一方、売り手である申請者は、「売れる=採択される」研究計画を提出する必要があります。科研費の採択とは、申請者から提出された研究計画(計画調書)を、文部科学省および日本学術振興会が買う(=投資する)決定に他なりません。
つまり、買い手である文部科学省および日本学術振興会(から委託を受けた審査員)に、他の申請者から提出された計画調書よりも「この計画調書を買いたい(=投資したい)価値がある」と思わせなければなりません。価値のある研究計画を構想し立案する能力が必須です。
この点で科研費の審査は、まさにコンペであるのです。
申請者は「売れるものに気がつく能力」と「価値を認識する能力」をもって、計画調書を作成する必要があります。
基盤研究(C)の場合は、3年間で数百万円のお金が投じられることとなります。自分の研究計画(計画調書)が数百万円の価値に値するのか、まずは自分自身で冷静によく吟味してみることから採択への道のりは始まると思います。
計画調書を買ってもらう=研究計画にお金を投資してもらうためには、売り手である申請者が売り先(=マーケット。この場合は、審査員)を意識しなければなりません。
「どうすれば、買ってもらえるのか」「買ってもらえる=価値のある研究計画はどのようなものか」を常に考え続けることが科研費採択につながります。
研究は自分自身で設定した問題に対して、先行研究の調査やデータ分析、フィールド調査などを通して、解答を提示する営みです。
上記のように書くと、研究は自分自身との戦いだと感じる方が多いと思います。確かにそのような側面が多分にあるのは確かです。
しかし、科研費などの外部資金の応募を伴う場合、自分自身との戦いに加えて、マーケットとの戦いに挑まなければならなくなります。
つまり、自己満足の研究では不十分で、「マーケット」を意識した研究として成立しているかが問われることとなります。
自己満足の研究は「プロダクトアウト」に相当すると言えます。
「プロダクトアウト」とは、供給者の論理を優先させた企業活動を言います。優れた製品やサービスを供給することが大切であり、結果も自ずと付いてくると考えます*。
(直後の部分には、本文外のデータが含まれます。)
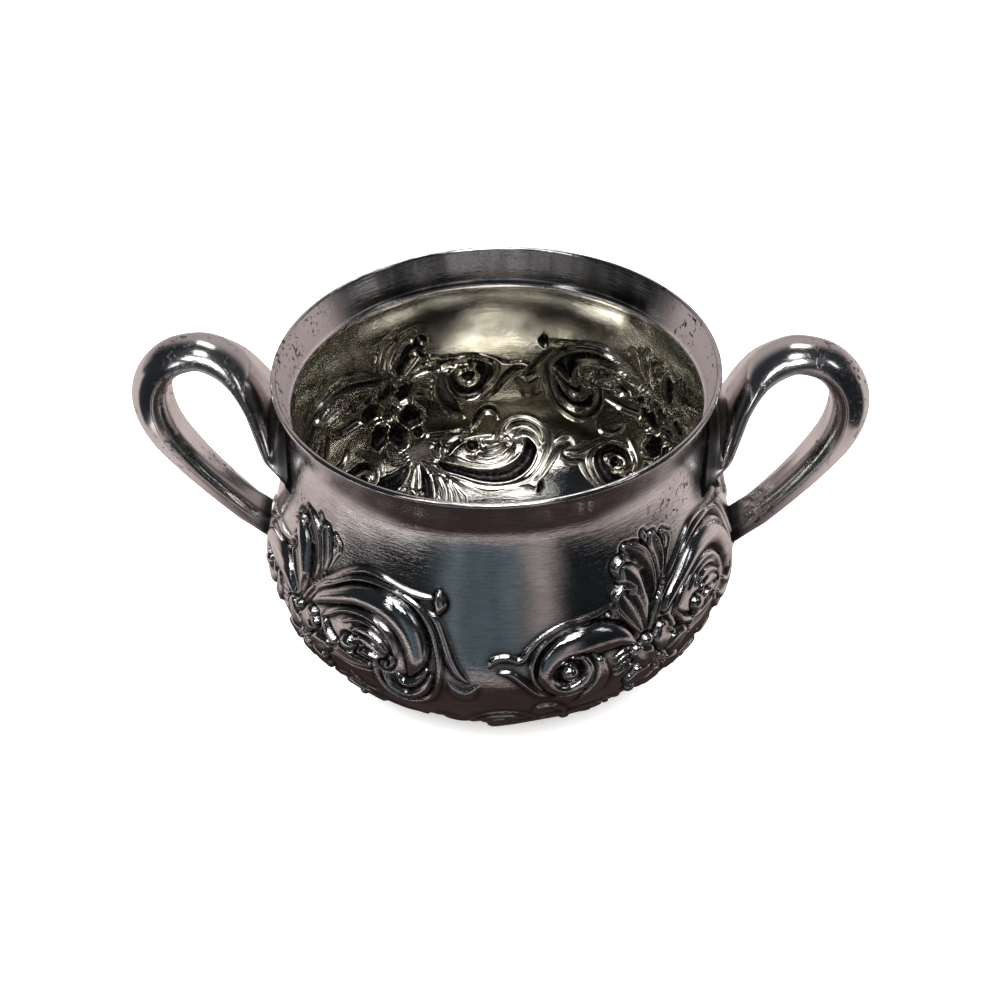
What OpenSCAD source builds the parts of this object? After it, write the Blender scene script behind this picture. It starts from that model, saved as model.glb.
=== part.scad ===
// Two-handled silver sugar bowl, raised from sheet, with hollow soldered handles.
// Millimetres. +Z is up, +X points along the right handle, and the origin is
// the centre of the resting plane.

/* [Bowl] */
// Height of the mouth above the table
rim_z = 75; // [72:1:79]
// Outer radius of the mouth
rim_r = 50; // [49:0.5:52]
// Outer radius of the neck under the flared mouth
neck_r = 48.3; // [47:0.1:48.5]
// Depth of the neck below the mouth
neck_drop = 9; // [7:0.5:11]
// Outer radius of the belly, over the crests of the chasing
belly_r = 56; // [54:0.1:57]
// Height of the widest part of the belly
belly_z = 27; // [25:1:31]
// Outer radius of the flat foot
foot_r = 28; // [27:1:31]
// Thickness of the silver sheet
sheet_t = 0.9; // [0.8:0.05:1.2]
// Thickness of the hammered edge of the mouth
lip_t = 1.3; // [1.2:0.05:1.6]
// Rise of the hollow under the foot
hollow_rise = 1.2; // [0.8:0.1:2]

/* [Handles] */
// Thickness of the pressed handle shells
shell_t = 0.7; // [0.6:0.05:0.9]
// Height of the upper root's middle below the mouth
root_drop = 17.5; // [16:0.5:19]
// Half of the upper root's width around the neck
root_w = 17.5; // [15:0.5:19]
// Half of the upper root's height
root_h = 6; // [5:0.5:7]
// Height of the lower end's middle below the mouth
foot_drop = 46; // [44:0.5:48]
// Half of the lower end's width
foot_w = 5; // [4.5:0.1:5.5]
// Half of the lower end's height
foot_h = 5.8; // [5:0.1:6.5]

/* [Solder] */
// Width of the solder fillet on the bowl
fillet_w = 1.3; // [1:0.1:1.6]
// Gap left between touching curved pieces
skin = 0.04; // [0.03:0.01:0.06]

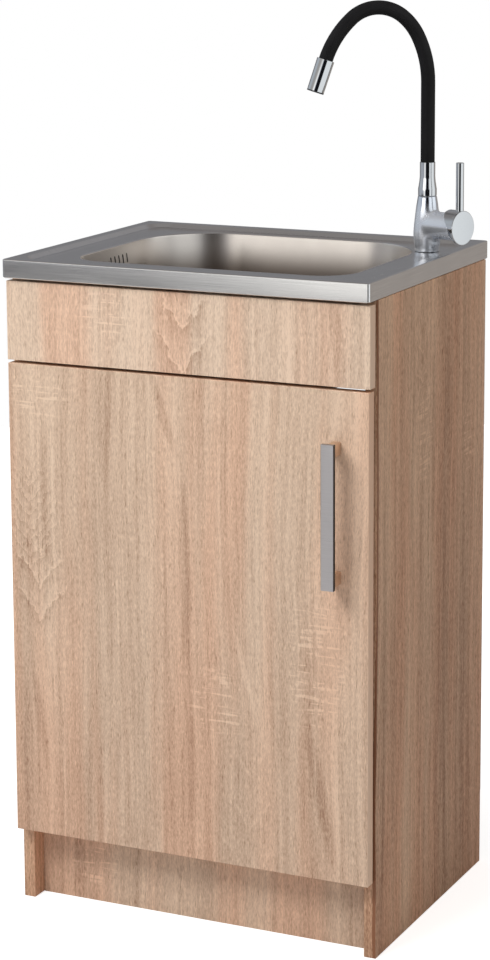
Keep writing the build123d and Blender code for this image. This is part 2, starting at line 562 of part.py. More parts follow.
def spout_ferrule():
    """Swivelling chrome sleeve under the hose, with the spigot that turns in the body."""
    gap = NECK_Z + 0.3
    sleeve = turned(
        (5, 894), (SPIGOT_R, 894), (SPIGOT_R, 900), (7, 900), (7, 903), (SPIGOT_R, 903), (SPIGOT_R, gap),
        (TAP_NECK_R, gap), (TAP_NECK_R, 926), (10.6, 933), (9.9, 941), (9.9, FERRULE_TOP),
        (HOSE_R, FERRULE_TOP), (HOSE_R, FERRULE_TOP - 12), (5, FERRULE_TOP - 12),
    )
    return at_tap(sleeve)


def spout_frame():
    way = (cos(radians(SPOUT_HEADING)), sin(radians(SPOUT_HEADING)), 0)
    return Plane(origin=(TAP_X, TAP_Y, 0), x_dir=way, z_dir=(way[1], -way[0], 0))


def hose_route():
    """Straight rise, then tangent arcs down to the nozzle, in the spout's upright plane."""
    frame = spout_frame()
    spot = Vector(0, FERRULE_TOP - 10, 0)
    heading = 90.0
    rise = Vector(0, FERRULE_TOP + HOSE_RISE, 0)
    pieces = [Line(spot, rise)]
    spot = rise
    for radius, sweep_angle in HOSE_ARCS:
        way = (cos(radians(heading)), sin(radians(heading)))
        arc = JernArc(spot, (way[0], way[1], 0), radius, -sweep_angle)
        pieces.append(arc)
        spot = arc @ 1
        heading -= sweep_angle
    way = Vector(cos(radians(heading)), sin(radians(heading)), 0)
    return frame, pieces, spot, way


def spout_hose():
    frame, pieces, spot, way = hose_route()
    start = Plane(origin=(TAP_X, TAP_Y, FERRULE_TOP - 10))
    path = Wire([frame * piece for piece in pieces + [Line(spot, spot + way * 12)]])
    outer = sweep(start * Circle(HOSE_R), path=path)
    bore = sweep(start * Circle(HOSE_BORE), path=path)
    return outer - bore


def nozzle_parts():
    """Chrome spray nozzle on the hose's end, and the aerator in its mouth."""
    frame, _, spot, way = hose_route()
    tip = frame * Plane(origin=spot, z_dir=way)
    nozzle = turned(
        (HOSE_R, 0), (NOZZLE_R - 0.2, 0), (NOZZLE_R + 0.3, 0.6), (NOZZLE_R, NOZZLE_L - 1),
        (NOZZLE_R - 0.8, NOZZLE_L), (9, NOZZLE_L), (9, NOZZLE_L - 8), (6, NOZZLE_L - 10), (6, 12),
        (HOSE_R, 12),
    )
    low, high = NOZZLE_L - 7.5, NOZZLE_L - 1
    aerator = turned((0, low), (9, low), (9, high), (8, high - 0.6), (0, high - 0.6))
    for radius, count in ((2.6, 6), (5.4, 12)):
        aerator = aerator - Pos(0, 0, NOZZLE_L - 4) * around(radius, count, Cylinder(0.7, 12))
    return tip * nozzle, tip * aerator


def build_cabinet():
    cams, cam_bores, bolts, dowels = cam_joints()
    spacers, drawer_screws = drawer_fixings()
    clips, clip_screws = sink_clips()
    nails = back_nails()
    hinges = {name: hinge(z) for name, z in HINGE_ZS.items()}
    plate_screws = [s for h in hinges.values() for s in h["plate_screws"]]
    fixings = cam_bores + bolts + dowels

    for name, side in (("left", -1), ("right", 1)):
        x0, x1 = sorted((side * INNER_X, side * UNIT_W / 2))
        panel = block(x0, x1, CARCASS_FRONT, CARCASS_BACK, 0, CARCASS_TOP)
        holes = []
        for fixing in bolts + dowels + nails + clip_screws + plate_screws:
            box = fixing.bounding_box()
            if box.min.X < x1 and box.max.X > x0:
                holes.append(fixing)
        save(f"side_panel_{name}", cut(panel, holes))

    def between(front, back, low, high):
        return block(-INNER_X, INNER_X, front, back, low, high)

    rail_z = CARCASS_TOP - RAIL_H
    plinth_y = CARCASS_FRONT + PLINTH_SETBACK
    floor_board = between(CARCASS_FRONT, CARCASS_BACK, FLOOR_BOARD_Z, FLOOR_BOARD_Z + PANEL_T)
    plinth = between(plinth_y, plinth_y + PANEL_T, 0, PLINTH_H)
    front_rail = between(CARCASS_FRONT, CARCASS_FRONT + PANEL_T, rail_z, CARCASS_TOP)
    back_rail = between(CARCASS_BACK - PANEL_T, CARCASS_BACK, rail_z, CARCASS_TOP)
    save("bottom_panel", cut(floor_board, fixings))
    save("plinth_board", cut(plinth, fixings))
    save("front_rail", cut(front_rail, fixings + drawer_screws))
    save("back_rail", cut(back_rail, fixings))
    back_face = CARCASS_BACK + BACK_PANEL_T
    back = block(1 - UNIT_W / 2, UNIT_W / 2 - 1, CARCASS_BACK, back_face, FLOOR_BOARD_Z, CARCASS_TOP - 1)
    service = block(-SERVICE_X, SERVICE_X, CARCASS_BACK - 1, back_face + 1, SERVICE_Z0, SERVICE_Z1)
    save("back_panel", cut(back - service, nails))
    save("back_panel_nails", *nails)
    save("cam_locks", *cams)
    save("cam_bolts", *bolts)
    save("dowels", *dowels)
    save("sink_clips", *clips)
    save("sink_clip_screws", *clip_screws)

    drawer = block(-DRAWER_HALF_W, DRAWER_HALF_W, FRONT_FACE_Y, FRONT_BACK_Y, DRAWER_Z0, DRAWER_Z1)
    save("drawer_front", cut(drawer, drawer_screws))
    save("drawer_front_spacers", *spacers)
    save("drawer_front_screws", *drawer_screws)

    door = block(DOOR_X0, DOOR_X1, FRONT_FACE_Y, FRONT_BACK_Y, DOOR_Z0, DOOR_Z1)
    handle_screws = door_screws()
    door = cut(door, handle_screws + [h["limit"] for h in hinges.values()])
    for name, parts in hinges.items():
        door = cut(door, parts["cup_screws"])
        save(f"hinge_cup_{name}", parts["cup"])
        save(f"hinge_pin_{name}", parts["pin"])
        save(f"hinge_arm_{name}", parts["arm"])
        save(f"hinge_plate_{name}", parts["plate"])
    save("door", door)
    save("hinge_cup_screws", *[s for h in hinges.values() for s in h["cup_screws"]])
    save("hinge_springs", *[h["spring"] for h in hinges.values()])
    save("hinge_arm_screws", *[h["arm_screw"] for h in hinges.values()])
    save("hinge_plate_screws", *plate_screws)
    bumpers = []
    bumper_x = INNER_X + PANEL_T / 2 - 1
    for z in (DOOR_Z0 + BUMPER_INSET, DOOR_Z1 - BUMPER_INSET):
        bumpers.append(rod((bumper_x, FRONT_BACK_Y, z), (bumper_x, FRONT_BACK_Y + BUMPER_T, z), BUMPER_R))
    save("door_bumpers", *bumpers)
    save("handle", handle(handle_screws))
    save("handle_screws", *handle_screws)


def handle(screws):
    """Flat bar on two posts."""
    front = FRONT_FACE_Y - HANDLE_REACH
    bar = block(
        HANDLE_X - HANDLE_W / 2, HANDLE_X + HANDLE_W / 2, front, front + HANDLE_T,
        HANDLE_Z - HANDLE_H / 2, HANDLE_Z + HANDLE_H / 2,
    )
    bar = fillet(bar.edges(), 0.8)
    for side in (-1, 1):
        z = HANDLE_Z + side * POST_PITCH / 2
        sides = (HANDLE_X - POST_W / 2, HANDLE_X + POST_W / 2)
        bar = bar + block(*sides, front + HANDLE_T - 1, FRONT_FACE_Y, z - POST_H / 2, z + POST_H / 2)
    return cut(bar, screws)


def build_sink():
    deck, bowl = sink()
    save("sink_top", deck)
    save("sink_bowl", bowl)
    save("strainer_cup", at_drain(strainer_cup() - waste_screw()))
    save("waste_screw", at_drain(waste_screw()))
    save("waste_gasket", at_drain(ring(54, 45.2, SEAT_Z - SHEET - 3, SEAT_Z - SHEET)))
    save("waste_body", at_drain(waste_body()))
    save("strainer_basket", at_drain(strainer_basket()))
    save("overflow_housing", overflow_housing() - air_solid(SHEET))
    save("overflow_pipe", overflow_pipe())
    names = ("trap_nut", "trap_head", "trap_cup", "outlet_nut", "outlet_pipe")
    for name, shape in zip(names, trap_parts()):
        save(name, at_drain(shape))


def build_tap():
    save("tap_body", tap_body())
    under_sheet = PLATEAU_Z - SHEET
    save("tap_base_ring", at_tap(ring(TAP_BASE_R, SHANK_R, PLATEAU_Z, PLATEAU_Z + GASKET_T)))
    save("tap_shank", at_tap(tap_shank()))
    save("tap_washer", at_tap(ring(16, SHANK_R, under_sheet - 2, under_sheet)))
    save("tap_nut", at_tap(hexagon_ring(30, SHANK_R, under_sheet - 12, under_sheet - 2)))
    save("cartridge", cartridge())
    save("lever_carrier", lever_carrier())
    save("lever_cap", lever_cap())
    save("lever_pin", lever_pin())
    save("spout_ferrule", spout_ferrule())
    save("spout_seal", at_tap(ring(7.95, 7, 900.2, 902.8)))
    save("spout_hose", spout_hose())
    nozzle, aerator = nozzle_parts()
    save("spout_nozzle", nozzle)
    save("aerator", aerator)


os.makedirs("parts", exist_ok=True)
build_cabinet()
build_sink()
build_tap()
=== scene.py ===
import json
from math import cos, pi, radians, sin, tan

import bmesh
import bpy
from mathutils import Matrix, Vector

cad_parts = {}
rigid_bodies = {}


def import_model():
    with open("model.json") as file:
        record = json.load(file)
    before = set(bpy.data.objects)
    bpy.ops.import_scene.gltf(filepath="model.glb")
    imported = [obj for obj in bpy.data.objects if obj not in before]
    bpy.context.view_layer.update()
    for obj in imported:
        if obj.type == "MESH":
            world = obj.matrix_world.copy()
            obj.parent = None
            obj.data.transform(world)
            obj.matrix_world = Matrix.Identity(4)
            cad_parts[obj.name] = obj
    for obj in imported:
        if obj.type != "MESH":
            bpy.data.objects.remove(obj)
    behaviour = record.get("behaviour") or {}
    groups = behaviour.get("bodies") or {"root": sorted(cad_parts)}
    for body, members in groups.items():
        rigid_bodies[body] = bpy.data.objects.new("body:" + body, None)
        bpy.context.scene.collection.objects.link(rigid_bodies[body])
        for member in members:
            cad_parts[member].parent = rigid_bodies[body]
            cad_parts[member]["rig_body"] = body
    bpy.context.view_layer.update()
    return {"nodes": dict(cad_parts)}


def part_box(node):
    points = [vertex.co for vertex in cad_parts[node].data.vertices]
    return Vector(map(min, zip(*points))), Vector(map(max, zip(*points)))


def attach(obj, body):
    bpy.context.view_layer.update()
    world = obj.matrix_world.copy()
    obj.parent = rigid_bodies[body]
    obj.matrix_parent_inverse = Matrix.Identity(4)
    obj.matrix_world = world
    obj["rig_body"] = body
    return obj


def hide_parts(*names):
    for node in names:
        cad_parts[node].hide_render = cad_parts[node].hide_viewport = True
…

自己満足の研究は申請者自身がよいと考える研究ですから、「プロダクトアウト」に相当すると言えます。
*ただし、「プロダクトアウト」は完全に悪であるとは言えません。たとえば、大学教育において、学生の要望にすべて応えて進めてしまうと、学生に必要な知識を伝えることができない事態を招きます。大学教育では、授業評価などで把握した学生のニーズを一定程度組み入れつつ、教員が必要と考える内容に基づいて授業を設計することが基本です。大学教育では「プロダクトアウト」が大原則であると個人的には考えています。
一方、科研費に採択される計画調書の作成を考える視点は、「マーケットイン」の考えに基づきます。
「マーケットイン」とは、消費者・顧客のニーズに応えて企業活動を行う考え方です。
科研費計画調書は、買い手である文部科学省および日本学術振興会(から委託を受けた審査員)に買ってもらえることを最優先して作成することが何よりも重要です。つまり「マーケットイン」の考え方に則って計画調書を作成する必要があると言うことです。
「プロダクトアウト」の考え方で計画調書を作成しても良いのは、誰もが認めるスーパー研究者だけだと思います。スーパー研究者の研究は広く知れ渡っていますので、審査員もほぼ無条件にスーパー研究者から提出された計画調書に高得点をつけることが多いと思われます。
しかしほとんどの研究者は、審査員に選んでもらうことを意識して計画調書を書かなければなりません。
ただし、審査員は膨大な件数の計画調書を短期間で審査しなければならず、時間に余裕がありません。計画調書の「概要」の書き始めの一文で、第1段階(書面審査)を通るか否かがほぼ決まってしまいます。
「概要」の最初の一文の印象が良ければ、「本文」以降にしっかりと目を通して頂ける可能性が高まります。最初の一文で「ダメ出し」された計画調書は、「本文」もあまり読まれずにレジェクトされてしまうと思います。
ぜひ「マーケットイン」の視点で、計画調書を作成することを心掛けたいものです。